Aunt Abi stepped in. ‘But that girl, Giibwa; me, I saw it in her all along. The way she hung about you, Kirabo. Just to see what she could get out of you.’

‘He is the one who made her pregnant. And then he claims to be one of us, believes in mwenkanonkano.’

‘We are not perfect: we make mistakes,’ he protested. Then he began to shiver.

‘Come out of the cold, child,’ Aunt Abi said. ‘I have some clothes you can change into while you iron your clothes.’ Aunt Abi held Sio’s hand and led him towards the house. She turned to Kirabo. ‘You wait there.’ She led Sio through the tiny gate, under the clothes lines. She pulled a dry towel off the line and wrapped it around his shoulders. When they got to the foyer, she said, ‘Wait here a minute. Let me talk to Kirabo.’ When she got back to where Kirabo stood she whispered, ‘Listen, Kirabo. All my life, I have never seen a man come to you before you find out that he has cheated and say I am sorry I have erred.’

‘So?’

‘Which clouds are you sailing on?’

‘Giibwa is still pregnant, is she not?’ Kirabo started to walk away.

‘Stop. You don’t walk away when I am talking to you.’ Now she softened her voice. ‘Let me handle this; anger has blinded you. Besides, this boy has suffered a lot because of his father.’

‘That is no excuse.’

‘Listen, I will not let a tiny little thing like a boy having a child in his impetuous youth rob us of a potentially fantastic opportunity with a fine young man from an excellent stalk. You are throwing him right back into the arms of that dung-roller – why? Because she is cheap? Let me handle this. One day you might thank me.’

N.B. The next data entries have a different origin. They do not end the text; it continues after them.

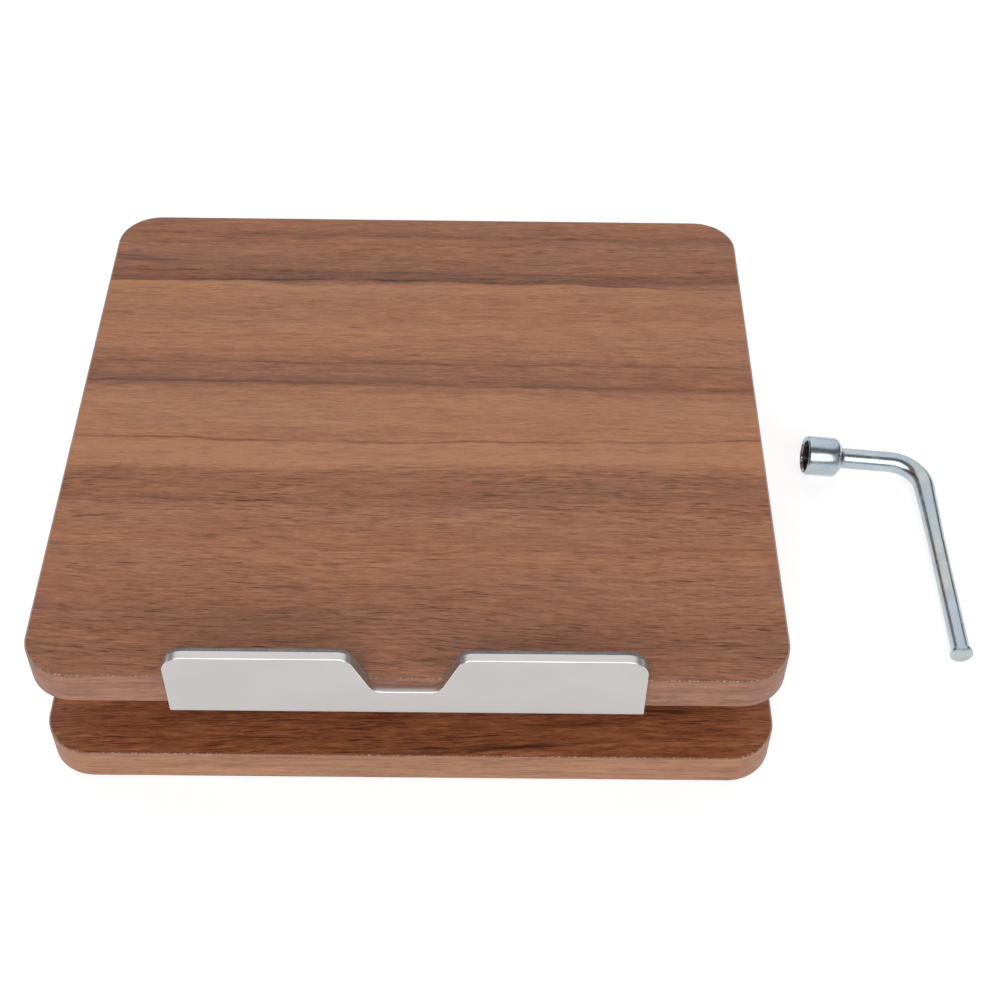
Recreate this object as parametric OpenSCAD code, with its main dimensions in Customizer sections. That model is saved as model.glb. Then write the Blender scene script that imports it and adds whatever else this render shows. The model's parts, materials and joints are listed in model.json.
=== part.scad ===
// Folding stand for a photo album: a base board, a tray board with a metal stop, and two steel arms that
// join them, shown folded flat, with the socket wrench for the hinge nuts lying beside it.
// Millimetres. +X right, +Y to the back, +Z up. The origin lies on the desk, under the middle of the base.

/* [Boards] */
// Width of both boards
board_w = 280; // [220:5:340]
// Depth of both boards, front to back
board_d = 261; // [215:1:330]
// Thickness of the tray board
tray_t = 15; // [12:0.5:20]
// Thickness of the base board
base_t = 15; // [12:0.5:20]
// Radius of the boards' upright corners
corner_r = 18; // [8:0.5:30]
// Radius of the boards' eased edges
edge_r = 0.6; // [0.4:0.1:3]
// Height of the space between the folded boards
gap_h = 34.5; // [28.5:0.5:46]

/* [Feet] */
// Radius of a rubber foot
foot_r = 8; // [5:0.5:12]
// Height of a rubber foot
foot_h = 2; // [1:0.5:5]
// Distance of a foot's centre from the base's edges
foot_inset = 26; // [20:1:40]

/* [Stop plate] */
// Length of the plate
plate_w = 172.5; // [140:0.5:208]
// Thickness of the sheet
plate_t = 3.4; // [1.5:0.1:4]
// Height of the lip above the tray
lip_h = 15.7; // [8:0.1:25]
// Depth of the flange under the tray
flange_d = 26; // [20:1:40]
// Radius of the lip's upper corners
plate_corner_r = 8; // [3:0.5:12]
// Width of the notch's floor
notch_floor_w = 24; // [15:1:40]
// Depth of the notch from the top of the lip
notch_depth = 19.1; // [10:0.1:24]
// Lean of the notch's sides from upright, in degrees
notch_lean = 23.5; // [10:0.5:40]
// Radius of the notch's corners
notch_r = 5.5; // [2:0.5:7]
// Thickness of the soft pads behind the lip
pad_t = 1.6; // [1:0.1:3]

/* [Arms] */
// Distance between the middles of the two arms
arm_spread = 144; // [110:2:180]
// Width of an arm
arm_w = 22; // [18:0.5:27]
// Thickness of an arm
arm_t = 4; // [3:0.5:6]
// Distance of the base hinge from the back edge
base_pivot_inset = 50; // [40:1:70]
// Distance of the tray hinge from the front edge
tray_pivot_inset = 65; // [55:1:90]
// Radius of the tube between the arms
tube_r = 6; // [5:0.5:9]

/* [Hinges] */
// Diameter of a hinge bolt
bolt_d = 8; // [6:0.5:9]
// Thickness of a bracket's sheet
bracket_t = 3; // [2:0.5:4]
// Width of a bracket's foot, across the board
bracket_w = 26; // [22:1:32]
// Length of a bracket's foot, along the board
bracket_l = 52; // [46:1:64]
// Width of a bracket's ear
ear_w = 24; // [20:1:28]
// Radius of the hinge washers
washer_r = 8; // [7:0.5:10]
// Thickness of a friction washer
friction_t = 1; // [0.5:0.25:2]
// Thickness of a flat washer
flat_washer_t = 1.6; // [1:0.2:2.4]
// Height of a disc spring
disc_h = 1.5; // [1.2:0.1:2.5]
// Width across the flats of a lock nut
nut_af = 13; // [11:0.5:16]
// Height of a lock nut
nut_h = 8; // [6:0.5:10]

/* [Wood screws] */
// Radius of a screw's shank
screw_r = 2; // [1.5:0.25:2.5]
// Radius of a screw's countersunk head
screw_head_r = 4; // [3:0.25:5]
// Wood left over a screw's tip
screw_cover = 4; // [2:0.5:6]

/* [Wrench] */
// Length of the handle, from the bend's corner
handle_l = 108.5; // [90:0.5:140]
// Length of the socket arm, from the bend's corner
socket_arm_l = 53; // [46:1:64]
// Length of the socket
socket_l = 16; // [12:0.5:20]
// Wall of the socket, at the corners of its hexagon
socket_wall = 1.1; // [0.8:0.1:2]
// Radius of the rod at the socket and the bend
rod_r = 4.6; // [3.5:0.1:5.5]
// Radius of the handle near its end
handle_r = 3.8; // [3:0.1:5]
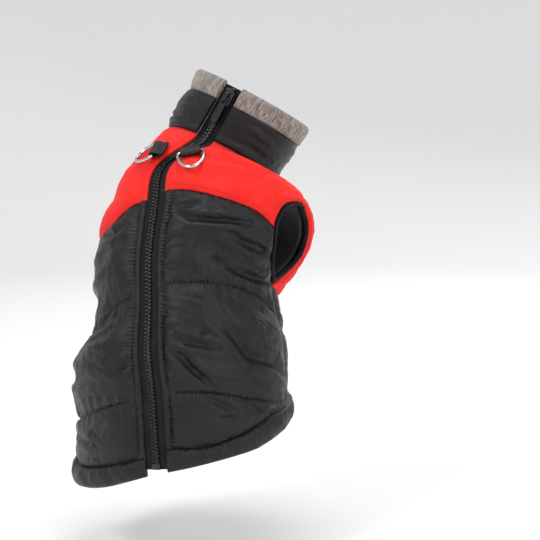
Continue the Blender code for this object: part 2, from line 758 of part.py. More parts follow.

‘Aunt Abi, he made Giibwa pregnant.’ The tears had started to flow.

‘I know, I know. The girl is a slut. But do you know the courage it took him to come here to confess?’

‘How could he sleep with her? He has never slept with me.’

‘Child, that is why; it makes perfect sense, don’t you see it?’ Aunt Abi pulled away and looked in Kirabo’s eyes. ‘He slept with Giibwa for relief. You are decent. He respects you. That is what respecting men do. They go with the cheap girls while they wait for the right girl to get ready.’ She rummaged through her handbag and retrieved a hankie and gave it to Kirabo.

Kirabo’s mind was too congested to process the implications of Sio using Giibwa for sexual relief. Or to see that Aunt Abi was demonstrating a form of kweluma by diminishing Sio’s cheating while escalating Giibwa’s role. Kirabo was focused on the fact that if Giibwa had the baby, she would be inextricably related to Sio forever. The problem was that when it came to Sio, Kirabo had ignored the age-old wisdom that a woman never gives away her whole self to a man. To think she had lied to Aunt Abi and her father that part of the A-level study would be a trip to the Serengeti National Park and they had promised to pay for her trip. To think that she had taken Sio’s suggestion and elected to do physics, chemistry and biology at A level in the hope of doing veterinary medicine at university so they could farm together. She was the most guileless woman who had ever lived.

That night in bed Kirabo clawed the flesh off her bones. You knew he would do it; you knew. Telling him you trusted him, tsk, a naked plea if there ever was one. Then images and smells and sounds of him reeled through her mind – the chink of the Bob Marley buckle on his belt, the Brut scent of him, the way his T-shirt always seemed tucked in at the front but hung out at the back. Him smelling her hair, neck, shoulders, eyes half-closed, then frenzied, greedily, demanding ‘Touch me’ while he tugged at the elastic of her knickers because there was hardly any space to snake his hand through, she keeping her knees tight just to hear his frustration – ‘Touch me, Makula, please touch me.’ That Sio, the Sio who had made her so lose herself she did not realise she had parted her knees, the Sio who had made her tug at his Bob Marley buckle to touch him, that Sio had not only touched Giibwa with those same hands, he had inserted himself so deep into her he had made her pregnant.

As a child, when she hurt a finger or a toe, she ran to her grandfather crying and he took it and blew on it until the pain ebbed. But this pain she did not know what to do with.